--- Begin Data ---

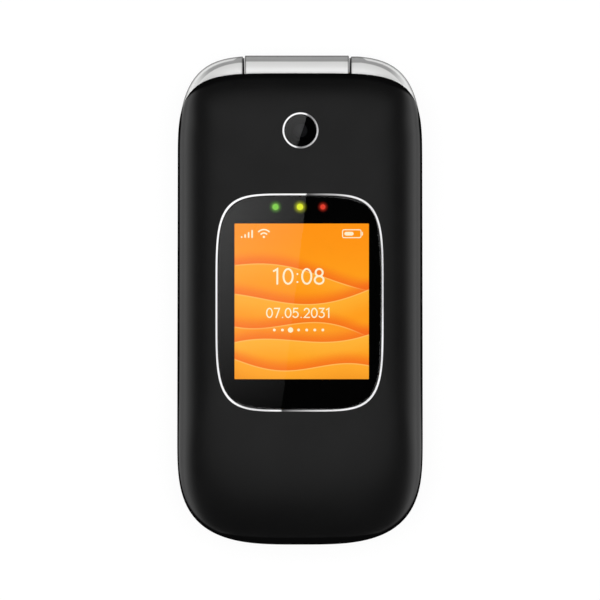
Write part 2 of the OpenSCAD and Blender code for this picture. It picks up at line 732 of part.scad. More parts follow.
module inner_window() color(tinted) difference() {
    slab(inner_window_ring(0), inner_window_z[0], inner_window_z[1]);
    slab(moved(round_rect(10, 1.4, 0.68), 0, earpiece_y), 0, far);
}

module inner_display() color("#20242c") {
    block(-20.8, 20.8, inner_screen_y - 30.7, inner_screen_y + 29.1, inner_cover_top_z + slit, 14);
    translate([0, inner_screen_y, 0])
        block(-inner_screen_w / 2, inner_screen_w / 2, -inner_screen_l / 2, inner_screen_l / 2, 11.5, 12);
}

module earpiece() color("#2c2c2e") {
    slab(moved(round_rect(15, 8, 2), 0, earpiece_y), 12, 14.15);
    slab(moved(round_rect(11, 2.4, 1.1), 0, earpiece_y), 11.45, 12.1);
}

module lid_screws() color(steel)
    for (p = lid_screw_at) screw(p[0], p[1], 11.6, 0.75, 15, 1.5, 0.6);

module bumpers() color("#2a2a2c")
    for (p = lid_screw_at) {
        disc(p[0], p[1], bumper_r, lid_floor_z - 0.15, 11.4);
        disc(p[0], p[1], bumper_r - 0.3, base_t + 0.08, lid_floor_z);
    }

module magnet() color(steel) block(6, 10, -44, -40.5, inner_cover_top_z + slit, 13.1);

rear_housing();
front_housing();
keypad_plate();
battery_cover();
battery();
battery_contacts();
main_board();
shield_cans();
dome_sheet();
loudspeaker();
microphone();
vibration_motor();
usb_port();
headset_jack();
sim_holder();
antenna();
side_switches();
volume_rocker();
housing_screws();
hinge_shaft();
pivot_bush();
board_flex();
for (k = side_keys) side_key(k);
nav_pad();
nav_ring();
ok_key();
for (k = number_keys) number_key(k);
lid_cover();
lid_inner_cover();
window_bezel();
outer_window();
outer_display();
status_leds();
camera_ring();
camera_window();
camera_module();
lid_board();
inner_window();
inner_display();
earpiece();
lid_screws();
bumpers();
magnet();
hinge_can();
hinge_spring();
lid_flex();
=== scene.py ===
"""Looks of a closed clamshell phone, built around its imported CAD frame.

Sizes are in millimetres in the frame's own axes: X across, +Y towards the hinge, +Z out of the closed lid.
"""
import json
from math import copysign, cos, dist, pi, radians, sin, sqrt

import bmesh
import bpy
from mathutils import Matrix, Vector


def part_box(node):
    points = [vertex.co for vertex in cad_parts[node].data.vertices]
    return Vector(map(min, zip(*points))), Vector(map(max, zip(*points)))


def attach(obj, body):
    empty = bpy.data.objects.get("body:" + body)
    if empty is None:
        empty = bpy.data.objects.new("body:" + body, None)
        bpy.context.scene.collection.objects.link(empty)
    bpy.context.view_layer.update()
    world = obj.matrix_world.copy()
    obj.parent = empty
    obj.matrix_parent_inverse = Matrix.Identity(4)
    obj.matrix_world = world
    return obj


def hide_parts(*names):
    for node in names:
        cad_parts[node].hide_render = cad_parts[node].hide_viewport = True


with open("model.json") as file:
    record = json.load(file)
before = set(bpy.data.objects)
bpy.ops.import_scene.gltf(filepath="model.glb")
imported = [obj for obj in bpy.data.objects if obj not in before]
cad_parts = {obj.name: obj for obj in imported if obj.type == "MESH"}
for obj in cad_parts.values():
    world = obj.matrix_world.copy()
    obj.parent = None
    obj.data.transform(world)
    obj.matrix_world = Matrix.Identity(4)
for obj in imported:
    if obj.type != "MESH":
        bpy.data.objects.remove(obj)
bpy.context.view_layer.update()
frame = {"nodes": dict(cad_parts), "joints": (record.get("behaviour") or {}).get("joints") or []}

MM = 0.001
RING = 240  # points round a plan outline
SIDES = 128  # points round the hinge's turned parts
FAR = 80


def box(node):
    """Lowest and highest corner of a CAD node."""
    lo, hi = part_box(node)
    return lo / MM, hi / MM


def centre(node):
    lo, hi = box(node)
    return (lo.x + hi.x) / 2, (lo.y + hi.y) / 2


# ---- Driving dimensions, read from the frame ----

HINGE = next(j for j in frame["joints"] if j["name"] == "lid_hinge")
HINGE_Y, HINGE_Z = (v / MM for v in HINGE["pos_m"][1:])
FOOT_END = box("lid_cover")[0].y
HALF_W = box("lid_cover")[1].x
FOOT_Y = FOOT_END + 23
TOP_Z = box("window_bezel")[1].z
CREST_Z = TOP_Z - 0.2
LID_SPLIT_Z = box("lid_cover")[0].z
LID_FLOOR_Z = box("inner_window")[0].z - 0.1
DECK_Z = 10.2
FRONT_SPLIT_Z = box("rear_housing")[1].z
COVER_SPLIT_Z = box("battery_cover")[1].z
COVER_END_Y = 23.5
KNUCKLE_R = 6.0
BARREL_R = KNUCKLE_R + 0.199
NOTCH_R = KNUCKLE_R + 0.3
BARREL_X = (-11.95, 10.6)
KNUCKLE_X = (BARREL_X[0] - 0.4, BARREL_X[1] + 0.4)
WALL = 1.6
LIP_Y = HINGE_Y - 2.4  # where the back stops under the knuckles

# An end is (half width, where the sides stop, its length, side exponent, end exponent)
BASE_TOP = (HALF_W - 0.1, 29.8, 23.2, 5.05, 2.76)
BASE_FOOT = (HALF_W - 0.2, FOOT_Y, 23.0, 3.26, 3.25)
LID_TOP = (HALF_W - 0.1, 28.3, 20.78, 4.92, 4.0)
LID_FOOT = (HALF_W, FOOT_Y, 23.0, 3.26, 3.25)

BEZEL_LO, BEZEL_HI = box("window_bezel")
WINDOW_X, WINDOW_Y = ((BEZEL_LO + BEZEL_HI) / 2).xy
WINDOW_HALF = ((BEZEL_HI - BEZEL_LO) / 2).xy
BEZEL_W = 0.5
WINDOW_EXPONENT = 4.9
CAM_LO, CAM_HI = box("camera_ring")
CAM_X, CAM_Y = centre("camera_ring")
CAM_R = (CAM_HI.x - CAM_LO.x) / 2
CAM_TRIM_W = 0.48
NAV_LO, NAV_HI = box("nav_ring")
NAV_Y = centre("nav_ring")[1]


# ---- Outlines ----

def quarter_turn(steps):
    """Angles from nothing to a right angle."""
    return [pi / 2 * i / steps for i in range(steps + 1)]


def full_turn(count):
    return [2 * pi * i / count for i in range(count)]


def power(value, exponent):
    """Cosine or sine of a circle, bent to that of a superellipse."""
    return copysign(abs(value) ** (2 / exponent), value)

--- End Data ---

What the exercise asks
Set down exactly the lines from the line that contains "module magnet() color(steel)" to the line that contains "record = json.load(file)", both lines included, and nothing more.

Completed task
module magnet() color(steel) block(6, 10, -44, -40.5, inner_cover_top_z + slit, 13.1);

rear_housing();
front_housing();
keypad_plate();
battery_cover();
battery();
battery_contacts();
main_board();
shield_cans();
dome_sheet();
loudspeaker();
microphone();
vibration_motor();
usb_port();
headset_jack();
sim_holder();
antenna();
side_switches();
volume_rocker();
housing_screws();
hinge_shaft();
pivot_bush();
board_flex();
for (k = side_keys) side_key(k);
nav_pad();
nav_ring();
ok_key();
for (k = number_keys) number_key(k);
lid_cover();
lid_inner_cover();
window_bezel();
outer_window();
outer_display();
status_leds();
camera_ring();
camera_window();
camera_module();
lid_board();
inner_window();
inner_display();
earpiece();
lid_screws();
bumpers();
magnet();
hinge_can();
hinge_spring();
lid_flex();
=== scene.py ===
"""Looks of a closed clamshell phone, built around its imported CAD frame.

Sizes are in millimetres in the frame's own axes: X across, +Y towards the hinge, +Z out of the closed lid.
"""
import json
from math import copysign, cos, dist, pi, radians, sin, sqrt

import bmesh
import bpy
from mathutils import Matrix, Vector


def part_box(node):
    points = [vertex.co for vertex in cad_parts[node].data.vertices]
    return Vector(map(min, zip(*points))), Vector(map(max, zip(*points)))


def attach(obj, body):
    empty = bpy.data.objects.get("body:" + body)
    if empty is None:
        empty = bpy.data.objects.new("body:" + body, None)
        bpy.context.scene.collection.objects.link(empty)
    bpy.context.view_layer.update()
    world = obj.matrix_world.copy()
    obj.parent = empty
    obj.matrix_parent_inverse = Matrix.Identity(4)
    obj.matrix_world = world
    return obj


def hide_parts(*names):
    for node in names:
        cad_parts[node].hide_render = cad_parts[node].hide_viewport = True


with open("model.json") as file:
    record = json.load(file)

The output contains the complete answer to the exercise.